Any advice would be appreciated.


----------



## GregT (Oct 1, 2011)

jlepstein1 said:


> We have a reservation for 6 nights at Aulani in January.  We do not own at Aulani.  We used our points from OKW and Vero to make the reservation.  I've read a lot about how the prices in the restaurants there are astronomical, and also that there is a very high daily charge for parking.
> 
> Does anyone know if it is possible to buy groceries within walking distance of Aulani?   If not, we would probably rent a car so that we can drive to a supermarket and get groceries, and also drive to affordable restaurants nearby.
> 
> ...



I can not speak to the parking, if it is free for DVC owners or not.

I've visited the Marriott Ko Olina a couple of times and can respond to your other questions about the Ko Olina area.  As you know Aulani is very close to the Marriott Ko Olina (two lagoons away).   I expect to rent a car when I visit Aulani.  The grocery store that is across the street from Aulani is one of those high-end ABC stores that is not a supermarket at all.  I would buy "emergency" supplies there but I would not stock food for an extended vacation there (nor would they have everything you want).

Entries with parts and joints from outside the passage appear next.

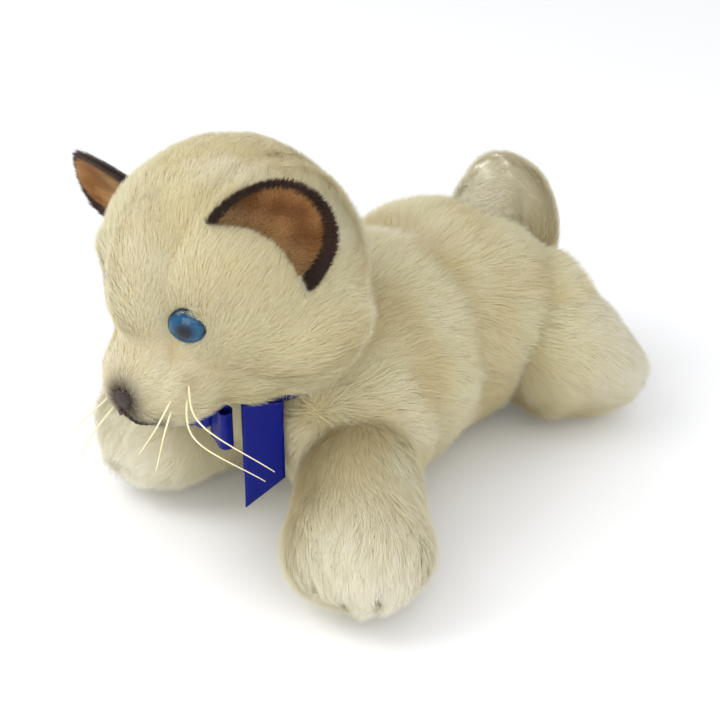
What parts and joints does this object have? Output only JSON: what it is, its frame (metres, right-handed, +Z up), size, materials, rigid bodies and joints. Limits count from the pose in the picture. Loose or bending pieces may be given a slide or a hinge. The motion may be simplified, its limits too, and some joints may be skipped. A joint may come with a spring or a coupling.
{
  "type": "plush cat",
  "caption": "Stuffed plush cat lying on its belly, with turned-out legs, a raised curled tail, safety eyes, whiskers and a neck ribbon.",
  "frame": {"origin": "the plane that the cat lies on, under the middle of the box that holds the whole cat", "axes": "+Z up, the cat faces -Y and its left side is towards +X"},
  "size_m": [0.1816, 0.2634, 0.1716],
  "materials": {
    "cream_pile": "long cut pile, combed flat, silky",
    "pale_pile": "long cut pile, combed flat, silky",
    "ear_outer_pile": "short dense pile, matt",
    "ear_lining_pile": "short combed pile, satin",
    "eye_plastic": "polished dome with a dark pupil",
    "washer_plastic": "moulded, matt",
    "whisker_nylon": "drawn monofilament, semi-gloss",
    "ribbon_satin": "woven satin, glossy along the weave",
    "face_thread": "embroidery thread, satin",
    "fibre_filling": "loose polyester fibre",
    "pouch_cloth": "plain woven cloth"
  },
  "bodies": {
    "torso": {"back_cover_left": "cream_pile", "back_cover_right": "cream_pile", "belly_cover": "pale_pile", "belly_pouch": "pouch_cloth", "torso_filling": "fibre_filling", "ribbon_band": "ribbon_satin", "ribbon_knot": "ribbon_satin", "ribbon_loop_left": "ribbon_satin", "ribbon_loop_right": "ribbon_satin"},
    "neck": {"neck_cover": "cream_pile", "neck_filling": "fibre_filling"},
    "head": {"cheek_cover_left": "cream_pile", "cheek_cover_right": "cream_pile", "chin_cover": "pale_pile", "eye_left": "eye_plastic", "eye_right": "eye_plastic", "eye_washer_left": "washer_plastic", "eye_washer_right": "washer_plastic", "forehead_gusset": "cream_pile", "head_filling": "fibre_filling", "mouth_thread": "face_thread", "nose_embroidery": "face_thread", "whisker_left_1": "whisker_nylon", "whisker_left_2": "whisker_nylon", "whisker_left_3": "whisker_nylon", "whisker_left_4": "whisker_nylon", "whisker_right_1": "whisker_nylon", "whisker_right_2": "whisker_nylon", "whisker_right_3": "whisker_nylon", "whisker_right_4": "whisker_nylon"},
    "ear_left": {"ear_outer_left": "ear_outer_pile", "ear_lining_left": "ear_lining_pile"},
    "ear_right": {"ear_outer_right": "ear_outer_pile", "ear_lining_right": "ear_lining_pile"},
    "front_leg_left": {"front_leg_left_cover": "cream_pile", "front_leg_left_filling": "fibre_filling", "front_leg_left_pouch": "pouch_cloth", "front_leg_left_sole": "pale_pile"},
    "front_leg_right": {"front_leg_right_cover": "cream_pile", "front_leg_right_filling": "fibre_filling", "front_leg_right_pouch": "pouch_cloth", "front_leg_right_sole": "pale_pile"},
    "hind_leg_left": {"hind_leg_left_cover": "cream_pile", "hind_leg_left_filling": "fibre_filling", "hind_leg_left_pouch": "pouch_cloth", "hind_leg_left_sole": "pale_pile"},
    "hind_leg_right": {"hind_leg_right_cover": "cream_pile", "hind_leg_right_filling": "fibre_filling", "hind_leg_right_pouch": "pouch_cloth", "hind_leg_right_sole": "pale_pile"},
    "tail": {"tail_cover_left": "cream_pile", "tail_cover_right": "cream_pile", "tail_filling": "fibre_filling"},
    "ribbon_tails": {"ribbon_tail_left": "ribbon_satin", "ribbon_tail_right": "ribbon_satin"}
  },
  "joints": [
    {"name": "neck_turn", "type": "hinge", "parent": "torso", "child": "neck", "pos_m": [-0.01145, -0.04315, 0.076], "axis": [0, 0, 1], "range_deg": [-12, 12]},
    {"name": "head_nod", "type": "hinge", "parent": "neck", "child": "head", "pos_m": [-0.01145, -0.04315, 0.076], "axis": [1, 0, 0], "range_deg": [-5, 3]},
    {"name": "ear_left_fold", "type": "hinge", "parent": "head", "child": "ear_left", "pos_m": [0.02355, -0.07497, 0.14239], "axis": [0.6679, 0.4879, -0.562], "range_deg": [-12, 20], "stiffness_Nm_per_rad": 0.004},
    {"name": "ear_right_fold", "type": "hinge", "parent": "head", "child": "ear_right", "pos_m": [-0.05345, -0.0716, 0.12983], "axis": [0.2059, -0.2811, 0.9373], "range_deg": [-12, 20], "stiffness_Nm_per_rad": 0.004},
    {"name": "front_leg_left_swing", "type": "hinge", "parent": "torso", "child": "front_leg_left", "pos_m": [0.02455, -0.03115, 0.03], "axis": [0, 0, 1], "range_deg": [-12, 18]},
    {"name": "front_leg_right_swing", "type": "hinge", "parent": "torso", "child": "front_leg_right", "pos_m": [-0.04345, -0.01215, 0.03], "axis": [0, 0, 1], "range_deg": [-24, 8]},
    {"name": "hind_leg_left_swing", "type": "hinge", "parent": "torso", "child": "hind_leg_left", "pos_m": [0.02455, 0.07685, 0.03], "axis": [0, 0, 1], "range_deg": [-14, 14]},
    {"name": "hind_leg_right_swing", "type": "hinge", "parent": "torso", "child": "hind_leg_right", "pos_m": [-0.04745, 0.07685, 0.03], "axis": [0, 0, 1], "range_deg": [-14, 14]},
    {"name": "tail_wag", "type": "hinge", "parent": "torso", "child": "tail", "pos_m": [-0.01145, 0.10085, 0.06], "axis": [0, 0, 1], "range_deg": [-20, 20]},
    {"name": "ribbon_tails_swing", "type": "hinge", "parent": "torso", "child": "ribbon_tails", "pos_m": [0.00505, -0.06815, 0.061], "axis": [-0.7314, -0.682, 0], "range_deg": [-5, 12]}
  ]
}
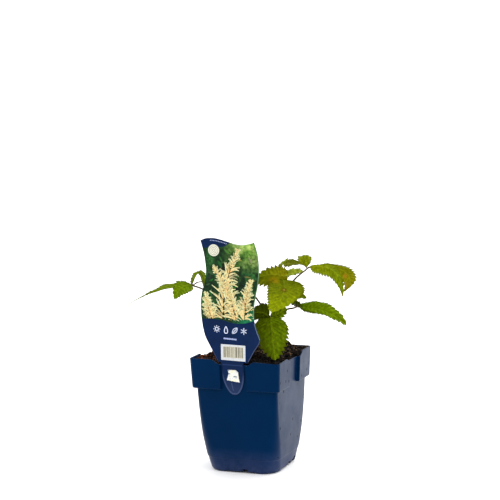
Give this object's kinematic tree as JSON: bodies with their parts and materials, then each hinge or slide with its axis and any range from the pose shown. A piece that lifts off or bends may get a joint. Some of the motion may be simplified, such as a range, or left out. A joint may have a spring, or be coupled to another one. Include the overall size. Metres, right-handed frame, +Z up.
{
  "type": "potted goats beard",
  "caption": "Young goats beard plant with compound saw-edged leaves on thin stalks, growing in a square nursery pot with a clip-on plant label",
  "frame": {"origin": "middle of the pot's underside, on the plane that the pot stands on", "axes": "+Z up, -Y towards the side of the pot that the label hangs on, +X to the right seen from there"},
  "size_m": [0.2464, 0.1474, 0.2722],
  "materials": {
    "pot": "satin",
    "soil": "rough",
    "label": "satin",
    "sticker": "matte",
    "leaf": "satin"
  },
  "bodies": {
    "root": {"pot": "pot", "soil": "soil", "label": "label", "label_sticker": "sticker", "leaf_left": "leaf", "leaf_upper_right": "leaf", "leaf_centre": "leaf", "leaf_lower_right": "leaf", "leaf_front": "leaf"}
  },
  "joints": []
}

Restaurant options within walking distance are equally limited.  We had a nice dinner at Roy's that is in Ko Olina, but for the few other meals we drove to in Kapolei or Waikiki (most of the time we ate at the Marriott). I think there is one new Maui Tacos-type place near the ABC stores, but that's about it.  

Kapolei is about two miles away -- that's where the closest supermarket is (and closest gas station, and CostCo, and Target).   The ability to drive to Kapolei will save you a lot of money in provisions.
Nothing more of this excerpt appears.